STATED GOAL: Set down word for word each line from the start of the listing through the line that contains "PANEL_LENGTHS = (0.3785, 0.4065, 0.3965, 0.4040, 0.3845)", both included.

DATA EXTRACT:
= = = =

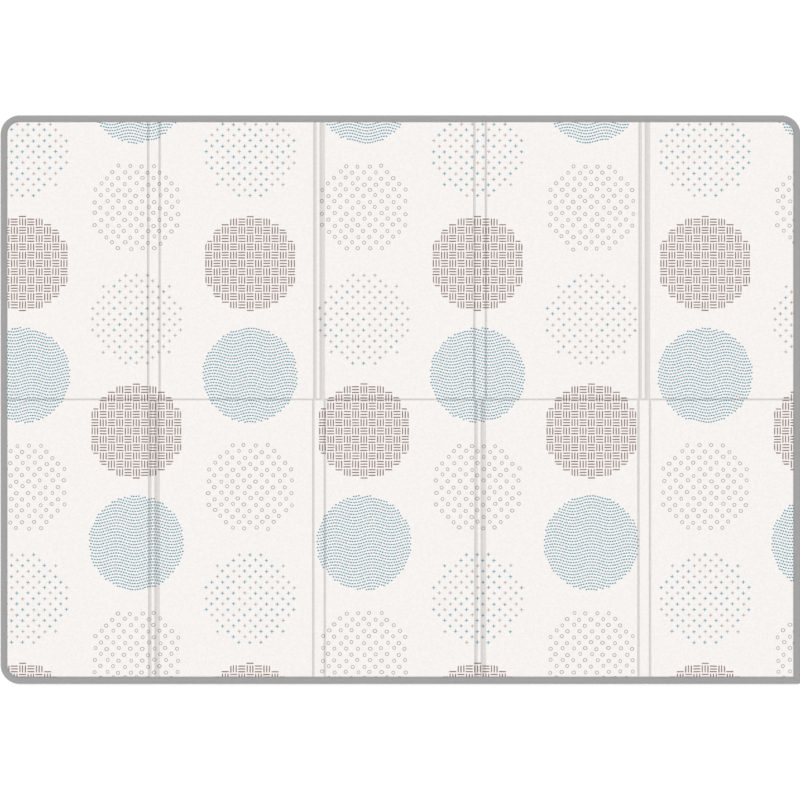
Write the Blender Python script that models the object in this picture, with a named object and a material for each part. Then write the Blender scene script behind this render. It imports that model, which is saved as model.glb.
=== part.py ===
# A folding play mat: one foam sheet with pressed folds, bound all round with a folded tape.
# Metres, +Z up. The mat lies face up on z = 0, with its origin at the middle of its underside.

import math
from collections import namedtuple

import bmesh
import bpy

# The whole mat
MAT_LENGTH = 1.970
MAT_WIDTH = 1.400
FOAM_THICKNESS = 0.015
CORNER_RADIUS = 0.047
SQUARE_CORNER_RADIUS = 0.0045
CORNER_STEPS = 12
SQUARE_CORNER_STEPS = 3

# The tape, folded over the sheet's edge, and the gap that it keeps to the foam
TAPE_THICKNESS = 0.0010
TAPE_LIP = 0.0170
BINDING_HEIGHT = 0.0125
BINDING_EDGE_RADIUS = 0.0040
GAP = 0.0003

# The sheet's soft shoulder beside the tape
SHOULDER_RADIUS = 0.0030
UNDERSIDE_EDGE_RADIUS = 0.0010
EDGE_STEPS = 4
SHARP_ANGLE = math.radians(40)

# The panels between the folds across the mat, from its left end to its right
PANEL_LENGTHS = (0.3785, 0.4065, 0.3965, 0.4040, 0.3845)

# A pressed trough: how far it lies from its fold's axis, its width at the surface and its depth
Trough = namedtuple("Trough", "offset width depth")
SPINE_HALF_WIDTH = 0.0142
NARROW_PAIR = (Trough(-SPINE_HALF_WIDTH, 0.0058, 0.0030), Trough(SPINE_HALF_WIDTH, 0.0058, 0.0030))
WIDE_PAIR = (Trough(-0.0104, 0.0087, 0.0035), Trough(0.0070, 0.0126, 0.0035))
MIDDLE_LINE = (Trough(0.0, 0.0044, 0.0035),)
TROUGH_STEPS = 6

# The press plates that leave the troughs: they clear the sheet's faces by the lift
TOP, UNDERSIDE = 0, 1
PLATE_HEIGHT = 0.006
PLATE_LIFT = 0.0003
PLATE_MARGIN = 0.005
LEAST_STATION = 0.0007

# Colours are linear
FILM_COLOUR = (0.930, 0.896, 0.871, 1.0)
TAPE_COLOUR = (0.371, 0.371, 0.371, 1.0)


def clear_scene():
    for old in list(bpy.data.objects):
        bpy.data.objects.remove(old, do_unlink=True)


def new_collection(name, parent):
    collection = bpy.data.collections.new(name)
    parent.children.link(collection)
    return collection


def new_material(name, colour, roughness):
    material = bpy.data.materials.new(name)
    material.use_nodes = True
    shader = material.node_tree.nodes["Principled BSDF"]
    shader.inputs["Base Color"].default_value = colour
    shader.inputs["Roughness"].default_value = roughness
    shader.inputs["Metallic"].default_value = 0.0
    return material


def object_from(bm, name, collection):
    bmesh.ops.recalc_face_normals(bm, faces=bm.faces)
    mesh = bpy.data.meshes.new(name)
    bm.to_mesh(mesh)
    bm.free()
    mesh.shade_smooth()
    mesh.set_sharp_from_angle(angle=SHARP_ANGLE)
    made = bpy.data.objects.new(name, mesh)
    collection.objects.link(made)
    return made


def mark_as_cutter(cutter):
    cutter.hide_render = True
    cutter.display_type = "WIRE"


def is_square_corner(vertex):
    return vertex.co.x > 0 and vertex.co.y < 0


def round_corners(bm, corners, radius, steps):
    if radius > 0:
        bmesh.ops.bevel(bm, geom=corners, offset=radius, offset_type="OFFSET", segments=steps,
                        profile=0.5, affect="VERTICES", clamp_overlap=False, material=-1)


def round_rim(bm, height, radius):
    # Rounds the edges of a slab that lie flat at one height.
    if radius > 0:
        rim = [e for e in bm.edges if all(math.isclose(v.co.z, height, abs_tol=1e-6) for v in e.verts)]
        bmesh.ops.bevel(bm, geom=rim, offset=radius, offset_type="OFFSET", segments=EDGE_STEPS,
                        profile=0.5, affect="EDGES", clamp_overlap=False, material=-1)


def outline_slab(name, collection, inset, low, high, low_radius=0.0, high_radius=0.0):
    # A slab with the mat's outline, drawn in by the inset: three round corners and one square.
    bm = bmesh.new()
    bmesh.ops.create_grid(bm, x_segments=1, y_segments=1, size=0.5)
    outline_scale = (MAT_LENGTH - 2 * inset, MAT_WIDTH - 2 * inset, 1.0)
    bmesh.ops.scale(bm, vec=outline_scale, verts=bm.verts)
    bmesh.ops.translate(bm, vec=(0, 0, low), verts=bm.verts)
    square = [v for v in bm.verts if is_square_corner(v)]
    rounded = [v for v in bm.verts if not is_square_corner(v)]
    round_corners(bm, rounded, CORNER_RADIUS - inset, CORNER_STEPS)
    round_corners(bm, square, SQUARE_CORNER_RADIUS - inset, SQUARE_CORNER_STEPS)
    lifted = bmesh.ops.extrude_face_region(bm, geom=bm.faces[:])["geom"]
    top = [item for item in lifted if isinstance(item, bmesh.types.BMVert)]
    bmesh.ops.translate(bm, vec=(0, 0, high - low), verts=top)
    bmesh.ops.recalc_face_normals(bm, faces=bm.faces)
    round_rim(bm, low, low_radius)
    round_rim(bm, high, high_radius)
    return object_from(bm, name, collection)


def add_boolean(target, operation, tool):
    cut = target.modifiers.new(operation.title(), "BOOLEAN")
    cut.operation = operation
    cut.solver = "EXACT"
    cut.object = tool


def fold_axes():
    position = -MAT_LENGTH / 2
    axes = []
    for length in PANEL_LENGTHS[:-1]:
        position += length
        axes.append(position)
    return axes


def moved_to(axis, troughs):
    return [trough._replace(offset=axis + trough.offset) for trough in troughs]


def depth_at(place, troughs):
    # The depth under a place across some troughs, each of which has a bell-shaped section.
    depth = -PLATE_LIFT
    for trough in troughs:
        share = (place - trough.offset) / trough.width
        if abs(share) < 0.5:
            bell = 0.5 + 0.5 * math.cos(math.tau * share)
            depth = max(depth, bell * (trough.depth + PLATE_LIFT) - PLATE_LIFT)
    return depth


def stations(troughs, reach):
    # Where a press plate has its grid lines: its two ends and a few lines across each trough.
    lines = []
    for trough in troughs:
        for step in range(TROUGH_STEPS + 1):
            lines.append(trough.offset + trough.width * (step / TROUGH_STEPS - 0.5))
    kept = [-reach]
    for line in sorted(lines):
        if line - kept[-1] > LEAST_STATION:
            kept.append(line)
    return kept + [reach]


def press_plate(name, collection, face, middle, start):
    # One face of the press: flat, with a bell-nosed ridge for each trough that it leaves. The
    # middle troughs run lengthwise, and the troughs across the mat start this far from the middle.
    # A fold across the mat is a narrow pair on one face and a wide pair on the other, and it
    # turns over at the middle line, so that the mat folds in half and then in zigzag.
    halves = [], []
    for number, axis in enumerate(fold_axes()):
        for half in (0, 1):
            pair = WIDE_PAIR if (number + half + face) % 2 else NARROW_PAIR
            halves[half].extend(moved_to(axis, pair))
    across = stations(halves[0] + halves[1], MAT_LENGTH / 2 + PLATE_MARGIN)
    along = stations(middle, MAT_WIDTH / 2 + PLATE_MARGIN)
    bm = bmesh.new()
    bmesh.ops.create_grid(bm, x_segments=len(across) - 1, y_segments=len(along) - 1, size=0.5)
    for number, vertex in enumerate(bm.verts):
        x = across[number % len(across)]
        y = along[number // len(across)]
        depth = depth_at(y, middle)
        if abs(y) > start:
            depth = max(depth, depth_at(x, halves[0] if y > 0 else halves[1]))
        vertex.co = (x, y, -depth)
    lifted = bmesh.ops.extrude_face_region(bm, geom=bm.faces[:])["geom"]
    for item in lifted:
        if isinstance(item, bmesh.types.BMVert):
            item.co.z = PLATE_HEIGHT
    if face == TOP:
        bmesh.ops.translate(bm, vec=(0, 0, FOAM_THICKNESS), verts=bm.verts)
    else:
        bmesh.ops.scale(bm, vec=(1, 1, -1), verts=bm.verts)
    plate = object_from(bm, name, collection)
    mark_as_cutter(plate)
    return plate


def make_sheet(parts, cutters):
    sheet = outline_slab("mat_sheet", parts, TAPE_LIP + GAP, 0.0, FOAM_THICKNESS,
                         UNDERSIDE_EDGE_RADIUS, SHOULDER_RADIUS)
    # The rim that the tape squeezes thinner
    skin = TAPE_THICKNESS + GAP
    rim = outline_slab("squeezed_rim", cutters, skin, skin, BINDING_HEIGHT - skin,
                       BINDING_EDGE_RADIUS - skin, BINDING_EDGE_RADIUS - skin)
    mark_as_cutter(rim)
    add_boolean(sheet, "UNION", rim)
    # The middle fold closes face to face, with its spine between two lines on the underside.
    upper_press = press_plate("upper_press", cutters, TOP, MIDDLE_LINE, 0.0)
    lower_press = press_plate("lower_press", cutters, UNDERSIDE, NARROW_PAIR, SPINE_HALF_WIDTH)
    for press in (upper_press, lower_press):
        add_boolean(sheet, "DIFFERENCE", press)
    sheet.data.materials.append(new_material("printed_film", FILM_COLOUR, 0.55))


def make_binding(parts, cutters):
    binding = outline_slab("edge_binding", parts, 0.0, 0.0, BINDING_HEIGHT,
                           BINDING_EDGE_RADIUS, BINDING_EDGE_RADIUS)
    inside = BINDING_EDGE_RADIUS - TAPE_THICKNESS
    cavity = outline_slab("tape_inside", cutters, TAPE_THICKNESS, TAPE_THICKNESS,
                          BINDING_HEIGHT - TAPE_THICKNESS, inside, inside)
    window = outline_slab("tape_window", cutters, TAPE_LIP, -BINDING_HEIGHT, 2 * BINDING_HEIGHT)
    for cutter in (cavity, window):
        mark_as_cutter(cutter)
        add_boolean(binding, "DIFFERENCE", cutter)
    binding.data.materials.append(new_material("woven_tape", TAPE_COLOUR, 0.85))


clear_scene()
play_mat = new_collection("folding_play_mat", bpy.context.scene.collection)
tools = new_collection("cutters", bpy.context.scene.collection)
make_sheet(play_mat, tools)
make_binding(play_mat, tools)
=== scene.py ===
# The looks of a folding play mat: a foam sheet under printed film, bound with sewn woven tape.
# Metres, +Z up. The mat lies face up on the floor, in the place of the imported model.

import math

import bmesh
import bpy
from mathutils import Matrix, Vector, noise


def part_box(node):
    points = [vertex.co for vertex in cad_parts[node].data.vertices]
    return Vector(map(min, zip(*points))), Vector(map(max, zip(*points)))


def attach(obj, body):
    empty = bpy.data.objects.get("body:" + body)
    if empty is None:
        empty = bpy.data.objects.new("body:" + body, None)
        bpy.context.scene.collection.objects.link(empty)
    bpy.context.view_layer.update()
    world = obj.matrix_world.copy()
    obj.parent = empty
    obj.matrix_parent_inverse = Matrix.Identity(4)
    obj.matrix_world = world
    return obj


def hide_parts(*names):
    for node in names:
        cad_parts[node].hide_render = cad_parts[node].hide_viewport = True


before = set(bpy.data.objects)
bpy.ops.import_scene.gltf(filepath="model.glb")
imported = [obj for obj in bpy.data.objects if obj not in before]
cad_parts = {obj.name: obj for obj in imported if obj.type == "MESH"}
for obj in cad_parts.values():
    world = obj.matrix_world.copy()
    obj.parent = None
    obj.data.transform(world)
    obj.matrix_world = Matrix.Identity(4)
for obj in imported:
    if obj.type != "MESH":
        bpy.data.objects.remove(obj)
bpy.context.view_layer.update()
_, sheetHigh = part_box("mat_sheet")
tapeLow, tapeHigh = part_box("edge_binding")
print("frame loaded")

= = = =

SOLVED EXERCISE:
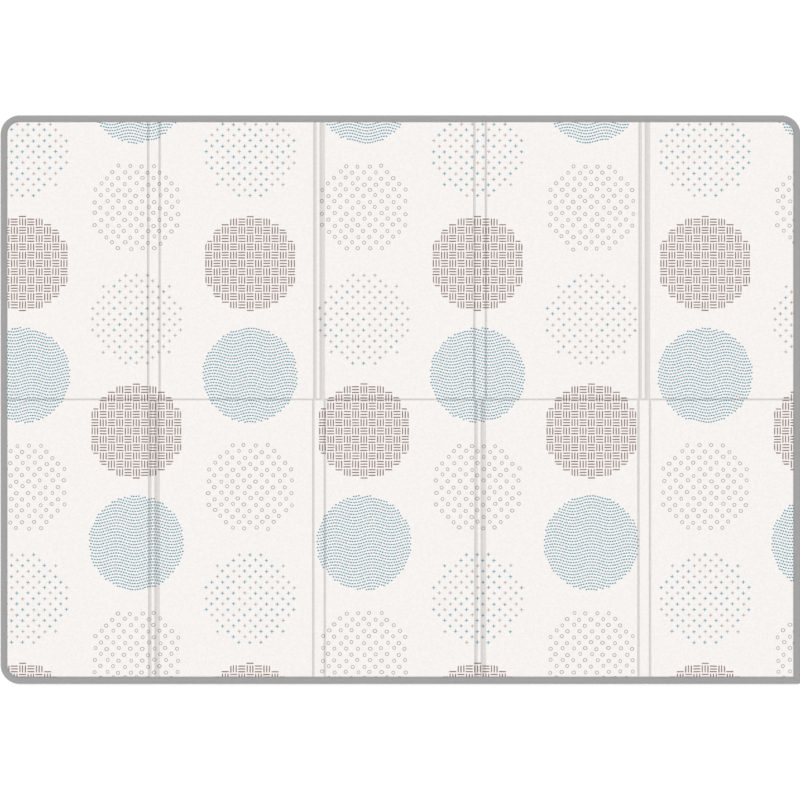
Write the Blender Python script that models the object in this picture, with a named object and a material for each part. Then write the Blender scene script behind this render. It imports that model, which is saved as model.glb.
=== part.py ===
# A folding play mat: one foam sheet with pressed folds, bound all round with a folded tape.
# Metres, +Z up. The mat lies face up on z = 0, with its origin at the middle of its underside.

import math
from collections import namedtuple

import bmesh
import bpy

# The whole mat
MAT_LENGTH = 1.970
MAT_WIDTH = 1.400
FOAM_THICKNESS = 0.015
CORNER_RADIUS = 0.047
SQUARE_CORNER_RADIUS = 0.0045
CORNER_STEPS = 12
SQUARE_CORNER_STEPS = 3

# The tape, folded over the sheet's edge, and the gap that it keeps to the foam
TAPE_THICKNESS = 0.0010
TAPE_LIP = 0.0170
BINDING_HEIGHT = 0.0125
BINDING_EDGE_RADIUS = 0.0040
GAP = 0.0003

# The sheet's soft shoulder beside the tape
SHOULDER_RADIUS = 0.0030
UNDERSIDE_EDGE_RADIUS = 0.0010
EDGE_STEPS = 4
SHARP_ANGLE = math.radians(40)

# The panels between the folds across the mat, from its left end to its right
PANEL_LENGTHS = (0.3785, 0.4065, 0.3965, 0.4040, 0.3845)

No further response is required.